An interesting and important perspective on the modern American debate surrounding vaccination.
By Christian Orlic
In Vaccine: The Debate in Modern America, Largent couples historical scholarship, keen cultural observations, and personal experiences in order to explore the American debate surrounding vaccination. Largent's engaging, provocative and compelling argument suggests that the debate about the science, safety and efficacy of vaccination is a proxy for a set of unaddressed underlying anxieties regarding vaccines; therefore, science is not enough to resolve it. The book sets out to explore these anxieties and understand where and how they originated. Largent's insightful observations provide ways in which the debate can be moved forward by addressing the anxieties parents have directly. Largent argues that by ignoring the underlying anxieties public health officials and vaccine advocates have misconstrued the reasons parents chose not to vaccinate or delay vaccination. Secondly, public health officials prefer to discuss the efficacy, and safety of vaccines because this is within their professional realm. Vaccine advocates often claim that ignorance is one of the reasons parents are anxious about vaccinating their children. They claim that this refusal to vaccinate is predicated by an ignorance of the severity of the diseases for which vaccines protect. Whereas, data demonstrates that the more educated parents are the more likely they are to have reservations about the recommended vaccine schedule. One of the most important observations made by Largent is that not all vaccines are the same thus recognizing that not all vaccines are equal could sooth the rhetoric of the debate and allow for a more fruitful discussion. Otherwise, parents who are anxious about the amount of vaccines or one specific vaccine may be pushed not to vaccinate at all. Failing to recognize the differences between different inoculations results in an all or nothing approach.L argent recognizes and emphasizes (throughout the book) that there is no evidence linking vaccines to autism or other ailments. The book also deals extensively and in a sympathetic manner with both Wakefield (who alleged that the MMR vaccine was link to autism) and Jenny McCarthy (who claims vaccines can cause autism). This sympathy is an important tool that historians need to employ in order to adequately portray the view of the historical actors they are writing about.

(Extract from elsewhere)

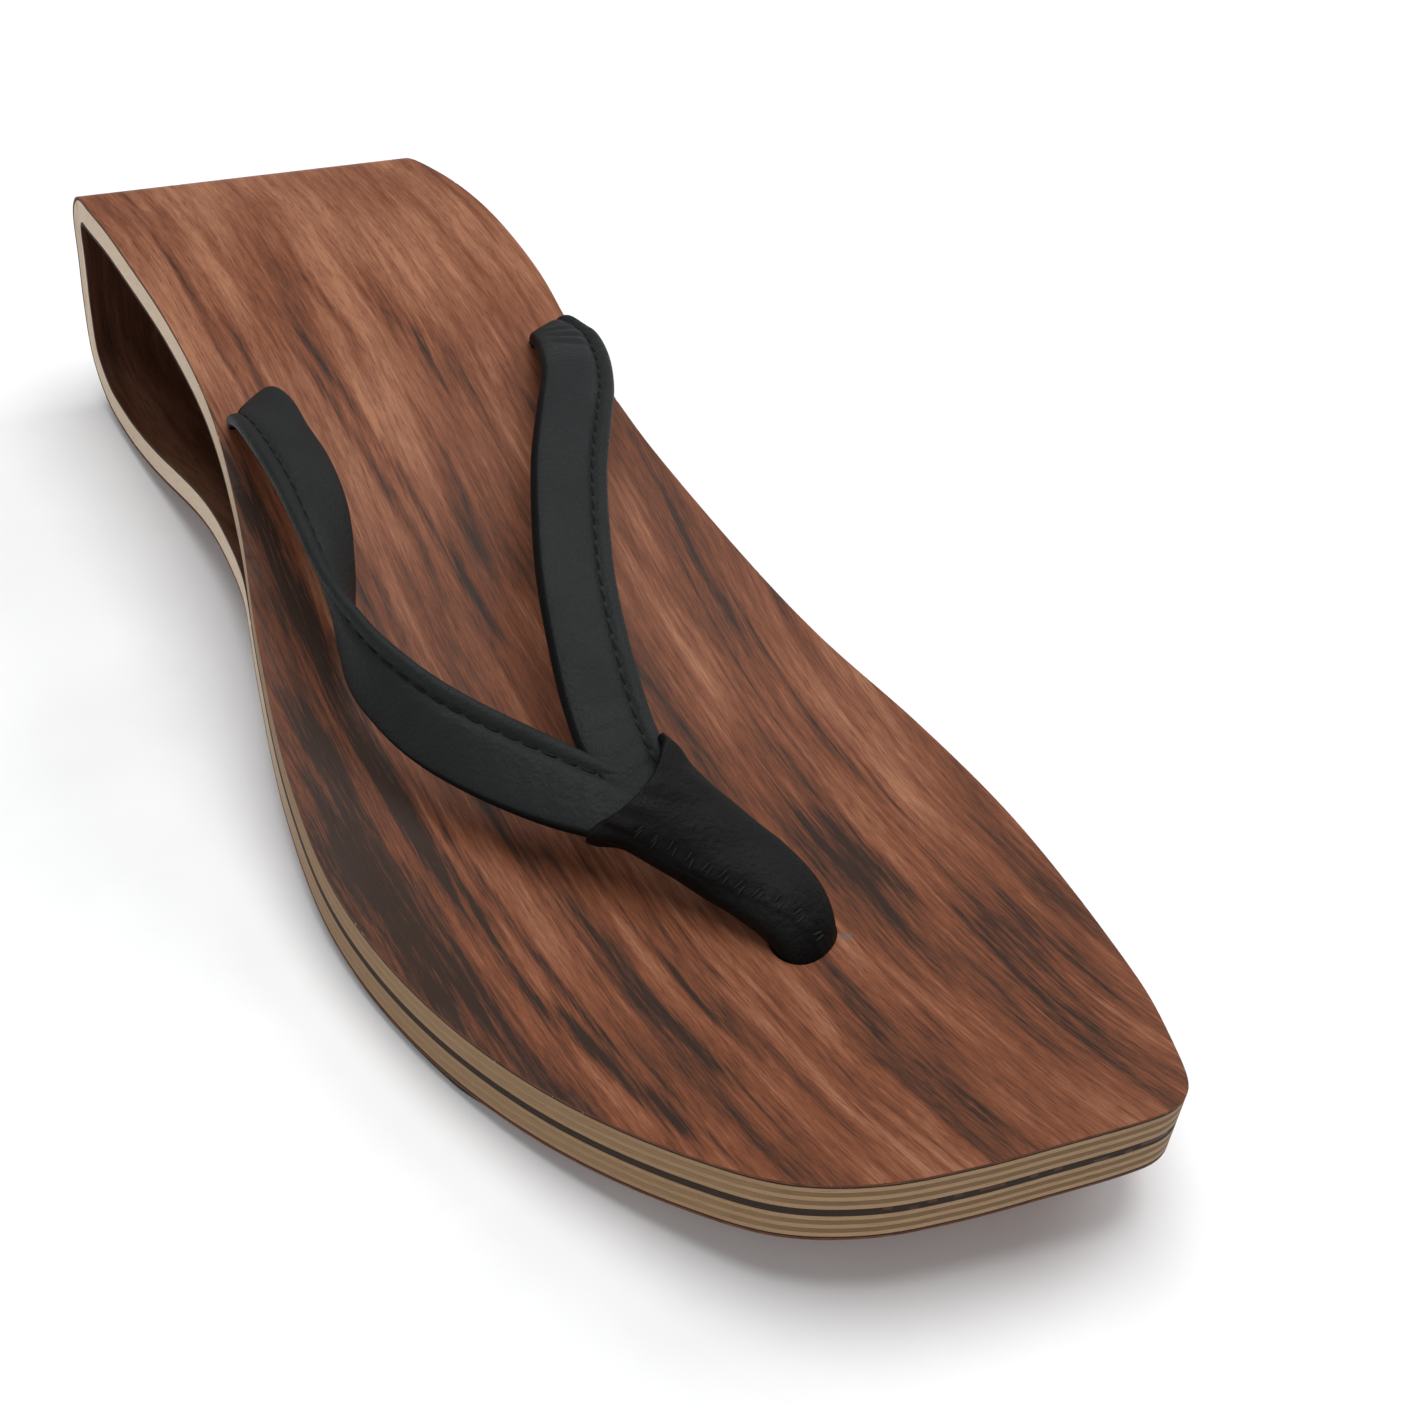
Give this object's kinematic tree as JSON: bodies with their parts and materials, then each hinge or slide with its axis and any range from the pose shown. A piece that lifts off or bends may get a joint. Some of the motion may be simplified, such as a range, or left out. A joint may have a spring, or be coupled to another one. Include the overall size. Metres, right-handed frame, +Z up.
{
  "type": "sandal",
  "caption": "Thong sandal: a bent plywood sole folded into an open heel loop and faced in rosewood, with black leather straps meeting at a wrapped toe post.",
  "frame": {"origin": "on the floor, under the middle of the sandal's bounding box", "axes": "+Z up, the toe points along -Y, the inner (medial) side of the right foot is +X"},
  "size_m": [0.097, 0.2416, 0.0443],
  "materials": {
    "plywood": "sawn plywood edge, fine plies, satin",
    "rosewood": "dark streaked rosewood veneer, satin lacquer",
    "dark_veneer": "dark brown veneer, satin",
    "rubber": "matte black rubber",
    "strap_leather": "smooth charcoal black leather, soft sheen",
    "sleeve_leather": "black leather wrap, matte"
  },
  "bodies": {
    "root": {"ply_strip": "plywood", "face_veneer": "rosewood", "core_veneer": "dark_veneer", "forefoot_rubber": "rubber", "heel_rubber": "rubber", "thong_straps": "strap_leather", "post_sleeve": "sleeve_leather"}
  },
  "joints": []
}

This book will be of interest to those interested in skepticism, science and its relation to public policy, public health, the vaccine debates, and the ever increasing complex relationship between science and society. Arguably it also provides a useful way to think and address contemporary debates regarding science and the public (the teaching of evolution; global climate change, etc).
[Note: I have used parts of this text elsewhere].
For a more in depth analysis of the book, you can go to [...]
1 of 4 people found the following review helpful.
good book
By Jason Campbell
Having the debate in a balanced way. Much more objective than other book on this topic. covers very good information.
4 of 10 people found the following review helpful.
Poignant
By Melinda Gormley
It's an important book for anyone perplexed by the autism-vaccine debate. The author has written an engaging narrative that is quite informative and balanaced. Its contents are unlike other books on the topic.